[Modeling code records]
[BEGIN]

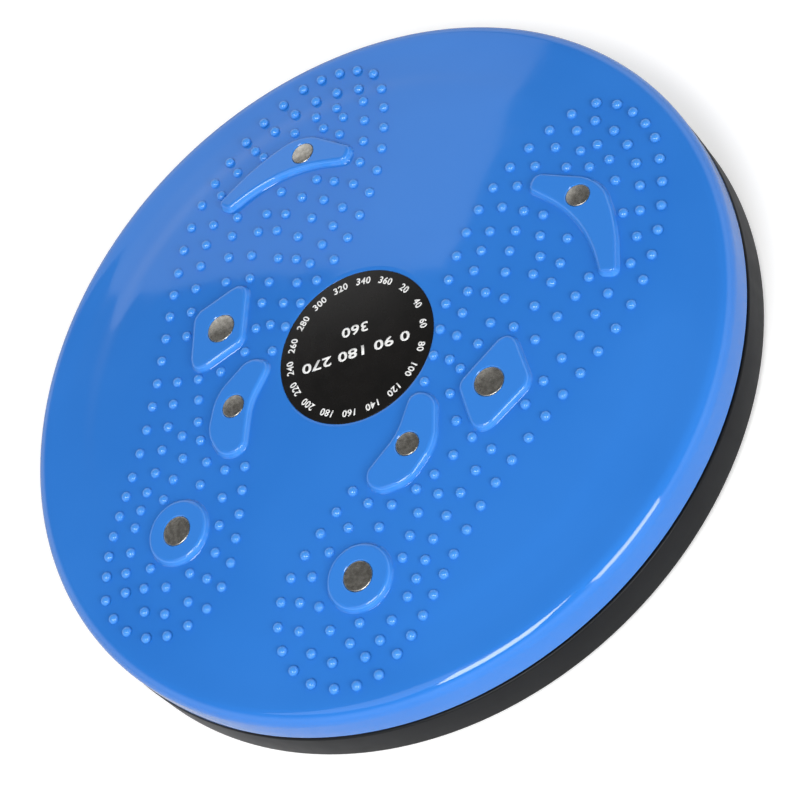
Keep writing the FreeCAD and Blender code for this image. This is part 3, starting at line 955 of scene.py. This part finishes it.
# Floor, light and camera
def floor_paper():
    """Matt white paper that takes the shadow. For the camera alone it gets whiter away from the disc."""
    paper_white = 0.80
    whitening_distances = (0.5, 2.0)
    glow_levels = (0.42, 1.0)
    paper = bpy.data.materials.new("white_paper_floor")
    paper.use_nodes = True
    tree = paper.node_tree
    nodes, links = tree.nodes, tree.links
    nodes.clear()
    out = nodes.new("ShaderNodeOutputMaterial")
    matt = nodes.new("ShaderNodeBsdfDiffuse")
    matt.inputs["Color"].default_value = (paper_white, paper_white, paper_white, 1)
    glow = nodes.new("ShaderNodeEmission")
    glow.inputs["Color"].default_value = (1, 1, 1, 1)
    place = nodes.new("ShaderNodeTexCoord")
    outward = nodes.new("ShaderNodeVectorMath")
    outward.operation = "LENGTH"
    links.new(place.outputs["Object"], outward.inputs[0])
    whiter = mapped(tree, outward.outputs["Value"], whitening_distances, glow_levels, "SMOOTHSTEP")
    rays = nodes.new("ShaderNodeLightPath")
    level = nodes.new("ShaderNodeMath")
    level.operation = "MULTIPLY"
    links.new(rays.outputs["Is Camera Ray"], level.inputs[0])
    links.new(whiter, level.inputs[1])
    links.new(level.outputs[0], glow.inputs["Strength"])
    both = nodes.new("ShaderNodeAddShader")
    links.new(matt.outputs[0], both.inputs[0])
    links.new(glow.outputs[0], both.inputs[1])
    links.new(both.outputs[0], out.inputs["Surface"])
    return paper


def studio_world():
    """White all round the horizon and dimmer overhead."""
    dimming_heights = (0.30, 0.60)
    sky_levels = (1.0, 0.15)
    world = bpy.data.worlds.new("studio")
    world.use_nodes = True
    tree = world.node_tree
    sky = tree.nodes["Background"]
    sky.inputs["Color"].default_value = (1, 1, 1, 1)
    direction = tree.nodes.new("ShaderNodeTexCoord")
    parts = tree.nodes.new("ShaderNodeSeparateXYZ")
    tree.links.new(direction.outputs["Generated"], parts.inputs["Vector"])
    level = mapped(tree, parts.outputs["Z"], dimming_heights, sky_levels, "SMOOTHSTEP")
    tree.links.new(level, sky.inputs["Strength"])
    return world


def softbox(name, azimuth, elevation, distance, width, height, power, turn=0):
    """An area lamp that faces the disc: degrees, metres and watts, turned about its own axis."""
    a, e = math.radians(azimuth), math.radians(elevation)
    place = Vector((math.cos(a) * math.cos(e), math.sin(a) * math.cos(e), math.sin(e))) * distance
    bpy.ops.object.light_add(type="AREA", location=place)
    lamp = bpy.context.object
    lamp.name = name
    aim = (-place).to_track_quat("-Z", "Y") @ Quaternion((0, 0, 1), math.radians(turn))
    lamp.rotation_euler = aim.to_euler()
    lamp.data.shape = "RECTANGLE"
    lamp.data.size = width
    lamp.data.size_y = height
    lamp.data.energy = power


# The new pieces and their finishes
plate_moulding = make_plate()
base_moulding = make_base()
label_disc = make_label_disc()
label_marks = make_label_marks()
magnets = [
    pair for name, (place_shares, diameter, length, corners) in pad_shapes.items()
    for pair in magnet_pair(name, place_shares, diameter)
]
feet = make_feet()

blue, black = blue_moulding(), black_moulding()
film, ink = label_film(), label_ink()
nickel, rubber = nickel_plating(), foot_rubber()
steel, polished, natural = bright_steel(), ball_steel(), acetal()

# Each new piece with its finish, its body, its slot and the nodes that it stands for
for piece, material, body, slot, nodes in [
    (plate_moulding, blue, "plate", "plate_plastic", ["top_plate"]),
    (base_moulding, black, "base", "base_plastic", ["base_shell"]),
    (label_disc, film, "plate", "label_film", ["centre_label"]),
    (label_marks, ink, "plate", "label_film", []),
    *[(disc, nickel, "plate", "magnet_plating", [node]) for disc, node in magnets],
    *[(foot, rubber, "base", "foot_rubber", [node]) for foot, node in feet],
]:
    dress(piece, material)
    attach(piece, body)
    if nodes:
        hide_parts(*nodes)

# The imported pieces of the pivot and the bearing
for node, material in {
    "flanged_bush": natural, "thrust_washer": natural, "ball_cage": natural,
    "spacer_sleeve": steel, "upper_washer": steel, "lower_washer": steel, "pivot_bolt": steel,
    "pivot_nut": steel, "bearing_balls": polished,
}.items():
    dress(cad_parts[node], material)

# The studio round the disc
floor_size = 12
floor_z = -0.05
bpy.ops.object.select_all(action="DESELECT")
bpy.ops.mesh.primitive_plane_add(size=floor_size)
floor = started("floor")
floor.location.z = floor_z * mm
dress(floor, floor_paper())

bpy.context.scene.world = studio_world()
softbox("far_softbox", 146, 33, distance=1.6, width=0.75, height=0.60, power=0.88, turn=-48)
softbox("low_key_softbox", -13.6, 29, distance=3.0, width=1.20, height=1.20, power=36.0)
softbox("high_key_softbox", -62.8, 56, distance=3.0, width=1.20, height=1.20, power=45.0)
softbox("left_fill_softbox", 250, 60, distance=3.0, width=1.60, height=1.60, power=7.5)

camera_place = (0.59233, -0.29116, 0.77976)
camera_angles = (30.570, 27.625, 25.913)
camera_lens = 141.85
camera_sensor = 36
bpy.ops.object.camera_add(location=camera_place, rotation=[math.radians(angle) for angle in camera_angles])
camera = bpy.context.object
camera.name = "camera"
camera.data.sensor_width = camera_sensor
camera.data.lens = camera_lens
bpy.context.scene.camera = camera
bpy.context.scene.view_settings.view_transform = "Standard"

[END]
[BEGIN]

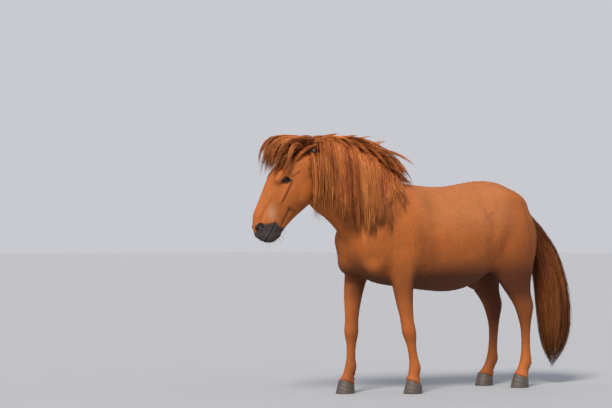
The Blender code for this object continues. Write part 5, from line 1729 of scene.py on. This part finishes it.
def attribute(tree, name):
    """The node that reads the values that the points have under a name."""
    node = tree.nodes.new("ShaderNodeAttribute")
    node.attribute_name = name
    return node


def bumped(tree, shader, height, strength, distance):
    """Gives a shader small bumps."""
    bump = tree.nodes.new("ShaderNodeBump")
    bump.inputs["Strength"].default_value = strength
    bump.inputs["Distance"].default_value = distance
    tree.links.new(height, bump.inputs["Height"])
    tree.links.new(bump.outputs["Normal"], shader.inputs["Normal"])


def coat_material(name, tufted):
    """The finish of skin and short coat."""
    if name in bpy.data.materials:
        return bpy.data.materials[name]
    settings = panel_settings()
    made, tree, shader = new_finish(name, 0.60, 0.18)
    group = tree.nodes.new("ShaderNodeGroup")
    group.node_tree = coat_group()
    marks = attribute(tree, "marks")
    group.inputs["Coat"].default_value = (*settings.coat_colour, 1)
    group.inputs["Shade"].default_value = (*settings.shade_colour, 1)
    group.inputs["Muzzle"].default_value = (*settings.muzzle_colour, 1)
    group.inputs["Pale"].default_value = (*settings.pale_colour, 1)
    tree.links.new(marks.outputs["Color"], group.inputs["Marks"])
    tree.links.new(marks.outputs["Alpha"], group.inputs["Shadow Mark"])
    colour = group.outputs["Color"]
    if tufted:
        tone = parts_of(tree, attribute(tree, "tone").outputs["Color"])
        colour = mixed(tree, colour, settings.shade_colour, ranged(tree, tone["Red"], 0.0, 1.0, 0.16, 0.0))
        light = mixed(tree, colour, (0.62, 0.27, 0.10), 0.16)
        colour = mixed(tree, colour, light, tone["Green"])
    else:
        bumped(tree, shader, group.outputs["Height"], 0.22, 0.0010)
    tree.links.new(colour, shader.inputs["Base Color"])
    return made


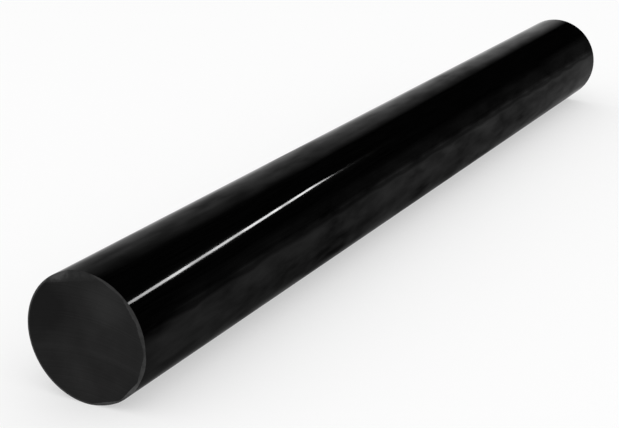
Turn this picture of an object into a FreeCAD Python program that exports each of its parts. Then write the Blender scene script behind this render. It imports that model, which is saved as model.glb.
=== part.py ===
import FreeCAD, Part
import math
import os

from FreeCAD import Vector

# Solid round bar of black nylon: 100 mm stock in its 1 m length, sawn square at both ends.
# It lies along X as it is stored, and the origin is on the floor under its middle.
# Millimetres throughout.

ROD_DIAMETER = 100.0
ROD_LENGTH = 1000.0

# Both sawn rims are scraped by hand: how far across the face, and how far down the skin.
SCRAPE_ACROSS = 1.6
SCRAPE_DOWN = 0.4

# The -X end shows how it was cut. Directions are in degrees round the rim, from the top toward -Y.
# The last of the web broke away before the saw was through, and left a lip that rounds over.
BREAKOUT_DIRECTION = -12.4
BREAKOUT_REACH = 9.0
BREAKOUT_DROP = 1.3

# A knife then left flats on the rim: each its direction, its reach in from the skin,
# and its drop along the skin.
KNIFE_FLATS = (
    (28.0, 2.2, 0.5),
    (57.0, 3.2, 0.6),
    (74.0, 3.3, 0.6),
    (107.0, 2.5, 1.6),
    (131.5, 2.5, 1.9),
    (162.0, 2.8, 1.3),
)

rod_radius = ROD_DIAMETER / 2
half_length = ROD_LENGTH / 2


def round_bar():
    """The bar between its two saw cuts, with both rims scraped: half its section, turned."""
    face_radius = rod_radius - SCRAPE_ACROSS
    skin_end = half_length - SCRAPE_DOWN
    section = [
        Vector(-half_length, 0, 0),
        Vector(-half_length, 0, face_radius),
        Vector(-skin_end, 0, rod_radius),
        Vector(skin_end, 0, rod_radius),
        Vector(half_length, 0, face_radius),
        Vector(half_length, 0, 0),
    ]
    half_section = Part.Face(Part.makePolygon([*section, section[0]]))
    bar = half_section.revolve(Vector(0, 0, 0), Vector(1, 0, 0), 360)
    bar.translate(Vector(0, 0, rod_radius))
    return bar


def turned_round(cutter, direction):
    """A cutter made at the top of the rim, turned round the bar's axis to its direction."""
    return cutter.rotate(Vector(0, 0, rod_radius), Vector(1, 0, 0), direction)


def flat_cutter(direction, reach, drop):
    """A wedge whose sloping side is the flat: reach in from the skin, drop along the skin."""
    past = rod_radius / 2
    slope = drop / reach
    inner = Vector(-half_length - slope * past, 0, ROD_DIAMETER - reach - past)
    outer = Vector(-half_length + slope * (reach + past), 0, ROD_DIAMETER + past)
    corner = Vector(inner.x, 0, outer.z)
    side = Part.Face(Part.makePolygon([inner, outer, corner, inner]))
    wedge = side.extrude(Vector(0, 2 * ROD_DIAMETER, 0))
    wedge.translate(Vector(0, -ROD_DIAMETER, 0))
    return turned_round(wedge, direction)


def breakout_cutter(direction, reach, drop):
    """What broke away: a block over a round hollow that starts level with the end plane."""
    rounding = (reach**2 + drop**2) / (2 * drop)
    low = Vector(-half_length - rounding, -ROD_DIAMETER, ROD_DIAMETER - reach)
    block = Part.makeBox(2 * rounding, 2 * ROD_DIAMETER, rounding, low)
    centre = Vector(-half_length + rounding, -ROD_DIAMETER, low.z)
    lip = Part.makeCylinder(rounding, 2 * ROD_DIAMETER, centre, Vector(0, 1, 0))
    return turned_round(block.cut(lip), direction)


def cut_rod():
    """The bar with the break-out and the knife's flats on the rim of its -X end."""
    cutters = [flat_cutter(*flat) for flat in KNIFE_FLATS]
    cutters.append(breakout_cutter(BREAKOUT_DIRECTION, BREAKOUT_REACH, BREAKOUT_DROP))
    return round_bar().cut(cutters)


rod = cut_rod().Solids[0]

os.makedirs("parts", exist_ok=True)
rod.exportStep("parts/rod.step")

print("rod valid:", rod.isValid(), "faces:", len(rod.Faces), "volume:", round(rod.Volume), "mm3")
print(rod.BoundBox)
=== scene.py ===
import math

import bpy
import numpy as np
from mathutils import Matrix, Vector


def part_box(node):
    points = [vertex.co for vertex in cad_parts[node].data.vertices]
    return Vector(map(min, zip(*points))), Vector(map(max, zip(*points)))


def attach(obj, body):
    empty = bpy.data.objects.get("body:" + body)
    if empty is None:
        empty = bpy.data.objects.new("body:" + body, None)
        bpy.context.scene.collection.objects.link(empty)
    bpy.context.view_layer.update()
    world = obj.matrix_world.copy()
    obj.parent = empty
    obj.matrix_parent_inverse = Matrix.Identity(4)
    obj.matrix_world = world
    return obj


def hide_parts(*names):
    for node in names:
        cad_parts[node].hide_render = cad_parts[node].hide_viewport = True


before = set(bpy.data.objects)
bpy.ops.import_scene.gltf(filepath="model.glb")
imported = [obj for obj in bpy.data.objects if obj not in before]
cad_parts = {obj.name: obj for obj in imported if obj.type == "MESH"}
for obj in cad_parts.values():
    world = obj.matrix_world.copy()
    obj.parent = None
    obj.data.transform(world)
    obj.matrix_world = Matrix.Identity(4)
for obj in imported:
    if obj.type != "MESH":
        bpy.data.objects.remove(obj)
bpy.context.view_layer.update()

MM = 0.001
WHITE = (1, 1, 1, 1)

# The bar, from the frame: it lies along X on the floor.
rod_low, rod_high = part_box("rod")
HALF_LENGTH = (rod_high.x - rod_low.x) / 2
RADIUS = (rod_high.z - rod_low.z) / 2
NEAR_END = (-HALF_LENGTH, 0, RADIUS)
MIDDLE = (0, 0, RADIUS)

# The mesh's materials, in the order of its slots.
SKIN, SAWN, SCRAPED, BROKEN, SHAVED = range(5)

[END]

● Stated exercise: Show, from the listing above, each line that contains the word "return".

● Finished answer:
    return paper
    return world
    return node
        return bpy.data.materials[name]
    return made
    return bar
    return cutter.rotate(Vector(0, 0, rod_radius), Vector(1, 0, 0), direction)
    return turned_round(wedge, direction)
    return turned_round(block.cut(lip), direction)
    return round_bar().cut(cutters)
    return Vector(map(min, zip(*points))), Vector(map(max, zip(*points)))
    return obj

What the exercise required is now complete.